# Evaluate vocabulary

## Downloads and imports

In [None]:
!pip install -U gensim pydub

In [None]:
!cp -R '/content/drive/My Drive/TCC_data/corpus/' .
!cp -R '/content/drive/My Drive/TCC_data/embeddings/' .

!unzip -d 'word2vec' "embeddings/word2vec_*.zip"
!unzip 'corpus/*.zip'

In [None]:
import warnings
from IPython.display import display

import pandas as pd
import re
from termcolor import colored

from collections import Counter
import editdistance
from tqdm import tqdm
import json

from pydub import AudioSegment
from gensim.models import KeyedVectors

In [None]:
warnings.filterwarnings('ignore')

## Aux

In [None]:
def play_audio_file(file_path):
    with open(file_path, 'rb') as riff:
        audio = AudioSegment.from_file(riff)
    return audio

def flatten_list(l):
    return [item for sublist in l for item in sublist]

def clean_str(x):
    return re.sub('\W', ' ', x).lower()

def missing_count(c, m):
    l = []
    for i in m:
        e = c[i]
        l.append((e, i))
    for k, v in sorted(l, reverse=True):
        print('{}: {}'.format(v, k))

## Load vocabulary and data

In [None]:
word2vec_cbow_s50 = KeyedVectors.load_word2vec_format('word2vec/cbow_s50.txt')
emb_vocabulary_cbow = set(word2vec_cbow_s50.vocab.keys())

In [None]:
corpus = 'voxforge'
df = pd.read_csv(
    '/content/drive/My Drive/TCC_data/metrics/data/evaluate_metrics_{}.tsv'.format(corpus), 
    sep='\t'
)
print(df.shape)
df.head()

## Missing vocabulary

In [None]:
df.dropna(inplace=True)

In [None]:
voc_sentence = df['sentence'].apply(lambda x: clean_str(x).split()).values.tolist()
voc_translation = df['translation'].apply(lambda x: clean_str(x).split()).values.tolist()

In [None]:
voc_sentence_counter = Counter()
for word in flatten_list(voc_sentence):
    voc_sentence_counter[word] += 1

voc_translation_counter = Counter()
for word in flatten_list(voc_translation):
    voc_translation_counter[word] += 1

In [None]:
def missing_vocab(emb_vocabulary):
    voc_sent = set(voc_sentence_counter.keys())
    voc_trans = set(voc_translation_counter.keys())
    voc_df = voc_sent | voc_trans

    voc_missing_sentence = voc_sent - emb_vocabulary
    voc_missing_translation = voc_trans - emb_vocabulary
    voc_missing_df = voc_df - emb_vocabulary

    print('Dataset vocabulary: {} ({} missing)'.format(len(voc_df), len(voc_missing_df)))
    print('Sentences vocabulary: {} ({} missing)'.format(len(voc_sent), len(voc_missing_sentence)))
    print('Transcription vocabulary: {} ({} missing)'.format(len(voc_trans), len(voc_missing_translation)))
    print('Sentences - Transcription difference: {}'.format(len(voc_sent - voc_trans)))
    print('Transcription - Sentences difference: {}'.format(len(voc_trans - voc_sent)))

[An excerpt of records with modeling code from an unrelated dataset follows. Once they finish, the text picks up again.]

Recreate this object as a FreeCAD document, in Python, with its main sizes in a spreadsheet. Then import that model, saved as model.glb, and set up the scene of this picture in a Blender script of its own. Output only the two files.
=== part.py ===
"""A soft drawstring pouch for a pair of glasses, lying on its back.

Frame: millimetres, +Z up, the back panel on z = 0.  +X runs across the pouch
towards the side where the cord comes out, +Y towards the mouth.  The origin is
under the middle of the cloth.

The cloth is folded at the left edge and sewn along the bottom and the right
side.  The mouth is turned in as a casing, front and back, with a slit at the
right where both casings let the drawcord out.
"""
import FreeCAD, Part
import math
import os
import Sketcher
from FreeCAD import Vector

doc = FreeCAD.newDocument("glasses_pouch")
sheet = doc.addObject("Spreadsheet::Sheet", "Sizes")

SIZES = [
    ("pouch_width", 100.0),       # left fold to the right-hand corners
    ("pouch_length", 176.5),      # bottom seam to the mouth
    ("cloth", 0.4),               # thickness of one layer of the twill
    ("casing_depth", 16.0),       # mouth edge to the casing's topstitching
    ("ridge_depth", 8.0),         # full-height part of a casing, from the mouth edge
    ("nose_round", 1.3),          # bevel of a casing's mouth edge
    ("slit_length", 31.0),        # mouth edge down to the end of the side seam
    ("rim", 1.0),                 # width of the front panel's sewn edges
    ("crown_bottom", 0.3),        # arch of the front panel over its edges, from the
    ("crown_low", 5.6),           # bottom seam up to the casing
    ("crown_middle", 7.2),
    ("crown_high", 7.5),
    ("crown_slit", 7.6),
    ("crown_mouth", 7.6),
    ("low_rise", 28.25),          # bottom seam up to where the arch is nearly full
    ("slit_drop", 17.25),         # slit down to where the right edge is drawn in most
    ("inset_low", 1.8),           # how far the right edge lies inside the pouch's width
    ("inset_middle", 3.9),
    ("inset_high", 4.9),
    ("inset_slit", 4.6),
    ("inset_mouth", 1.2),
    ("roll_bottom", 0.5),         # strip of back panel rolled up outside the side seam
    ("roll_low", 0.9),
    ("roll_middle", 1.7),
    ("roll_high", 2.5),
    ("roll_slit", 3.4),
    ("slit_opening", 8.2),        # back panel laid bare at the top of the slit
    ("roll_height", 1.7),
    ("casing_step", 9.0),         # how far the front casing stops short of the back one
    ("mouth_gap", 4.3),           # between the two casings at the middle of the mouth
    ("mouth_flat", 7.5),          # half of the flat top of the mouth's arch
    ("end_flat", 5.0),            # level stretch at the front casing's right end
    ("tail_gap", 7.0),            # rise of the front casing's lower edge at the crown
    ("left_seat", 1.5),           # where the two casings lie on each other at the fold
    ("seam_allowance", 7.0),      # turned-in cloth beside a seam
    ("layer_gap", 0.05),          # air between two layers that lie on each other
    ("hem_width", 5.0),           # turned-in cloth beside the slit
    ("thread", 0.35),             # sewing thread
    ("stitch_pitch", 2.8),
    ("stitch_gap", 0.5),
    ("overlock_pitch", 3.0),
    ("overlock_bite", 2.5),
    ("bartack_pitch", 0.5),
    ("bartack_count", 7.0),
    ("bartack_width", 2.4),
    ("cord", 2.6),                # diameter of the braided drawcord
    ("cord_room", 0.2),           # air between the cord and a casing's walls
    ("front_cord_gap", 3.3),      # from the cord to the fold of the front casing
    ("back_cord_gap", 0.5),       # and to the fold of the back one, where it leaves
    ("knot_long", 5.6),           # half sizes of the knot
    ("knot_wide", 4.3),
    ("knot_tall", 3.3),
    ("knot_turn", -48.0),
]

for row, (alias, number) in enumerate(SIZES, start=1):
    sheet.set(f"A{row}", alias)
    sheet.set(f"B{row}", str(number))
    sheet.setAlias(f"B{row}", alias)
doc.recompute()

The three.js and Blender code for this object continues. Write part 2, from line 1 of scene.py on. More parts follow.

    return voc_missing_sentence, voc_missing_translation

In [None]:
voc_miss_sentence_cbow, voc_miss_translation_cbow = missing_vocab(emb_vocabulary_cbow)

In [None]:
missing_count(voc_sentence_counter, voc_miss_sentence_cbow)

In [None]:
missing_count(voc_translation_counter, voc_miss_translation_cbow)

## Miss transcriptions

In [None]:
sentences = df['sentence'].apply(lambda x: clean_str(x).split()).values.tolist()
translations = df['translation'].apply(lambda x: clean_str(x).split()).values.tolist()

In [None]:
sentences = [set(p) for p in sentences]
translations = [set(p) for p in translations]

In [None]:
misses = []
for s, t in zip(sentences, translations):
    m_s = list(s - t)
    m_t = list(t - s)
    if m_s or m_t:
        misses.append([m_s, m_t])
    else:
        misses.append([None, None])

In [None]:
df_miss_transcriptions = pd.DataFrame(misses, columns=['missing sentence', 'missing transcription'])
df_miss_transcriptions = df.merge(df_miss_transcriptions, left_index=True, right_index=True)
df_miss_transcriptions.dropna(inplace=True)

In [None]:
df_miss_transcriptions

In [None]:
missing_sentence = df_miss_transcriptions['missing sentence'].values.tolist()
missing_transcription = df_miss_transcriptions['missing transcription'].values.tolist()

In [None]:
missing_sentence_counter = Counter()
for word in flatten_list(missing_sentence):
    missing_sentence_counter[word] += 1

missing_transcription_counter = Counter()
for word in flatten_list(missing_transcription):
    missing_transcription_counter[word] += 1

In [None]:
for i, r in df_miss_transcriptions.sample(15).iterrows():
    s = [
         colored(w, 'red') if clean_str(w).strip() in r['missing sentence'] else w 
         for w in r['sentence'].split()
    ]
    t = [
         colored(w, 'yellow') if clean_str(w).strip() in r['missing transcription'] else w 
         for w in r['translation'].split()
    ]
    s = ' '.join(s)
    t = ' '.join(t)
    display(play_audio_file(r['file']))
    print(s)
    print(t)
    print('*' * 80)

In [None]:
for k in sorted(missing_sentence_counter, key=missing_sentence_counter.get, reverse=True):
    print('{}: {}'.format(k, missing_sentence_counter[k]))

In [None]:
for k in sorted(missing_transcription_counter, key=missing_transcription_counter.get, reverse=True):
    print('{}: {}'.format(k, missing_transcription_counter[k]))

## Fix missing OOV

In [None]:
vocab_translation_list = [*set(voc_translation_counter.keys())]
vocab_list_cbow = [*emb_vocabulary_cbow]

In [None]:
oov_match = dict()
for w in tqdm(vocab_translation_list):
    if w not in emb_vocabulary_cbow:
        dists = map(lambda x: editdistance.eval(x, w), vocab_list_cbow)
        dist_word = zip(dists, vocab_list_cbow)
        dist_word = sorted([*dist_word])
        oov_match[w] = dist_word[:5]
    else:
        oov_match[w] = [(0, w)]

In [None]:
oov_match

In [None]:
with open('/content/drive/My Drive/TCC_data/embeddings/oov_{}.json'.format(corpus), 'w') as f:
    json.dump(oov_match, f)